Aunque es probable que una sociedad de corte libertario intente abrirse paso, espontánea e inercialmente, en la era poscolapsista, malo sería que, sobre la base de esa certeza, renunciásemos a las luchas de hoy, que unas veces asumen la forma de un esfuerzo de autogestión y socialización de lo público, y otras la de la creación de espacios autónomos autogestionados, desmercantilizados y, ojalá, despatriarcalizados. En un intento de fundir lo viejo con lo nuevo, hace no mucho le respondí a un periodista que, a mi entender, los libertarios teníamos que buscar la confluencia con quienes creen en la autogestión, y la practican, y con quienes, al tiempo, son conscientes de los retos que se derivan del colapso que se aproxima. Octavio Alberola me parece, en este orden de cosas, y acabo, un muy buen nexo ente generaciones.

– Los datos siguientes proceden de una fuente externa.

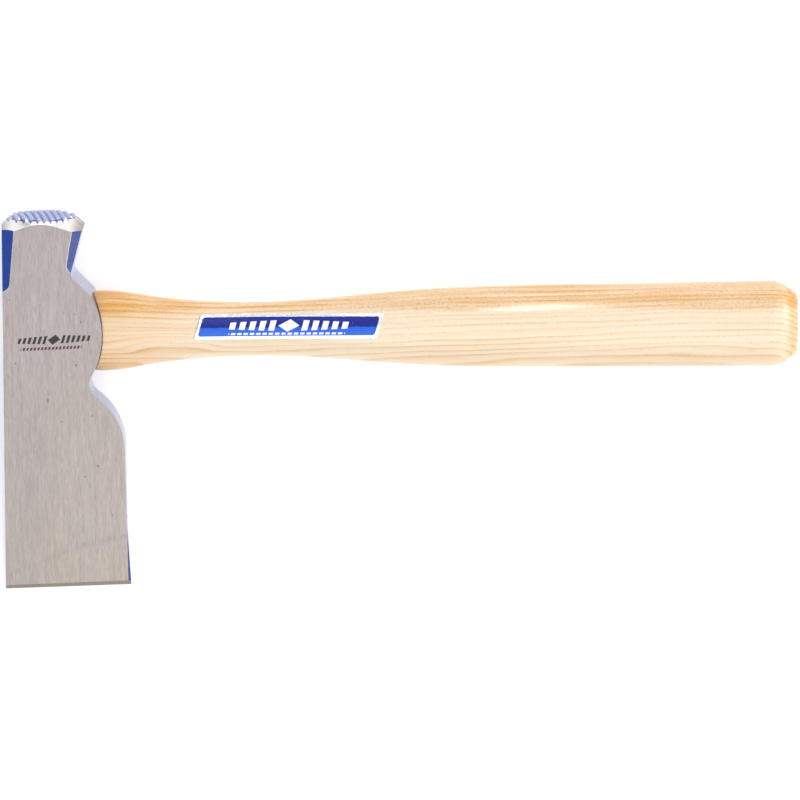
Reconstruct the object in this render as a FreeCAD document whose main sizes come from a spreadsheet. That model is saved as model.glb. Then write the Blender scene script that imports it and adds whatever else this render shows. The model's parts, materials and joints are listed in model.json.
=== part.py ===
import FreeCAD, Part
import Sketcher
import math
import os
import re

# A small one-hand hatchet with a milled hammer poll, lying on the flat ground cheek of its head.
#
# The design frame is the tool's own: X runs along the handle towards the butt, Y runs along the
# striking axis towards the poll, and Z is the thickness, with every piece symmetric about Z = 0.
# The cheeks of the head are two flat planes that close towards the cutting edge, so the finished
# pieces are turned about X by the cheek angle and lifted until the lower cheek lies in Z = 0.

Vector = FreeCAD.Vector
Rotation = FreeCAD.Rotation
Placement = FreeCAD.Placement

sizes = {
    # overall
    "poll_reach": 50.0,        # handle axis to the tips of the teeth
    "blade_reach": 109.1,      # handle axis to the toe of the cutting edge
    "handle_reach": 311.9,     # striking axis to the butt
    # head, side outline
    "poll_half": 17.1,         # striking axis to each side of the poll
    "toe_set": 19.1,           # striking axis to the toe
    "heel_set": 33.5,          # striking axis to the heel
    "edge_skew": 1.35,         # how far the heel stops short of the toe
    "blade_front": 32.4,       # striking axis to the straight front of the blade
    "flare_rise": 27.0,        # height over which the heel flares out
    "poll_front": 19.4,        # front of the poll, carried up past the striking face
    "neck_front": 11.9,        # foot of the neck, where it meets the shoulder
    "neck_rise": 25.1,
    "neck_fillet": 3.0,
    "lug_root": 20.2,          # ends of the rounded lug around the mouth of the eye
    "lug_reach": 24.3,         # the lug's furthest point
    "lug_half": 16.6,
    "notch_radius": 7.0,       # finger notch below the lug
    "notch_front": 20.15,
    "notch_drop": 25.7,
    "beard_front": 23.9,       # where the beard's slope turns into its long curve
    "beard_drop": 29.0,
    "beard_radius": 27.8,
    "beard_foot": 49.0,
    # head, thickness
    "cheek_half": 11.0,        # half thickness at the handle axis
    "bevel_half": 1.02,        # half thickness where the bevel of the cutting edge starts
    "side_draft": 1.5,         # forging draft of the side walls, degrees
    "top_draft": 5.0,          # draft of the flat top of the head, degrees
    "bevel_length": 1.6,       # ground bevel of the cutting edge
    "edge_half": 0.12,         # half thickness that the bevel leaves at the edge itself
    # poll
    "corner_drop": 5.6,        # the chamfers are measured this far below the tips of the teeth
    "rear_chamfer": 6.4,       # chamfers that make the poll eight-sided
    "front_chamfer": 4.4,
    "rear_runout": 17.8,       # where the chamfers end
    "front_runout": 26.0,
    "runout_radius": 4.0,
    "face_radius": 14.4,       # milled face inside the polished rim
    "rim_drop": 2.1,           # rim below the highest tooth
    "rim_outer": 20.4,
    "rim_fall": 4.7,           # how far the polished rim falls to its outer side
    "rim_radius": 14.0,
    "crown_radius": 60.0,
    "tooth_pitch": 2.67,
    "tooth_depth": 1.25,
    "tooth_turn": 11.0,        # the teeth are milled a little askew, degrees
    # eye and tenon
    "mouth_height": 29.0,
    "mouth_thick": 16.0,
    "flare_height": 31.0,      # the eye opens towards the top of the head
    "flare_thick": 17.6,
    "eye_round": 6.4,
    "fit_gap": 0.05,
    "tenon_root": 32.0,        # where the tenon runs out inside the grip
    "top_recess": 0.25,        # wood and wedges end this far below the top
    # wedges
    "kerf_depth": 32.0,
    "kerf_half": 2.1,
    "kerf_tip": 0.5,
    "steel_width": 13.0,
    "steel_half": 1.3,
    "steel_tip": 0.25,
    "steel_depth": 20.0,
    "steel_offset": 7.6,
    # butt and label
    "butt_length": 7.5,
    "butt_inset": 5.8,
    "label_start": 61.6,
    "label_length": 75.8,
    "label_upper": 7.5,
    "label_lower": -3.0,
    "label_lean": 3.1,
    "label_thick": 0.12,
}

# Grip sections near the head: distance from the striking axis, height and thickness.
frontStations = {
    "shoulder": (8.0, 29.5, 19.4),
    "swell": (25.4, 33.5, 20.2),
    "throat": (45.0, 28.1, 18.8),
    "neck": (65.0, 24.0, 17.6),
    "waist": (88.0, 22.4, 17.0),
    "rise": (113.0, 24.6, 18.0),
    "palm": (138.0, 28.8, 19.6),
    "hand": (163.0, 32.3, 20.6),
}
# The rest of the grip is parted evenly up to the butt: height and thickness.
backStations = {
    "first": (33.8, 21.2),
    "second": (34.4, 21.5),
    "third": (34.6, 21.6),
    "fourth": (35.1, 21.6),
    "last": (35.6, 21.6),
}
for stationName, (distance, height, thickness) in frontStations.items():
    sizes["grip_%s_at" % stationName] = distance
    sizes["grip_%s_height" % stationName] = height
    sizes["grip_%s_thick" % stationName] = thickness
for stationName, (height, thickness) in backStations.items():
    sizes["grip_%s_height" % stationName] = height
    sizes["grip_%s_thick" % stationName] = thickness
sizes["grip_round"] = 0.42     # end radius of each section, as a share of its thickness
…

El legítimo interés que le ha otorgado de siempre al debate de ideas no puede ocultar, sin embargo, el atractivo de su peripecia personal, con paradas tan relevantes como las que nos hablan de la lucha antifranquista, de la “democracia” y sus miserias, de la quiebra del mito soviético, de la farsa de la globalización y, claro, del colapso que viene.

Con un ojo, en todo momento, en España y otro –no lo olvidemos- en América latina. Esa peripecia personal resulta tan sugerente que por momentos el relato autobiográfico que se incluye en estas páginas me ha sabido a poco. Quede, en cualquier caso, el ejemplo de Octavio Alberola en lo que respecta a la voluntad, nunca doblegada, de repensar la anarquía en confrontación con el capital y el Estado.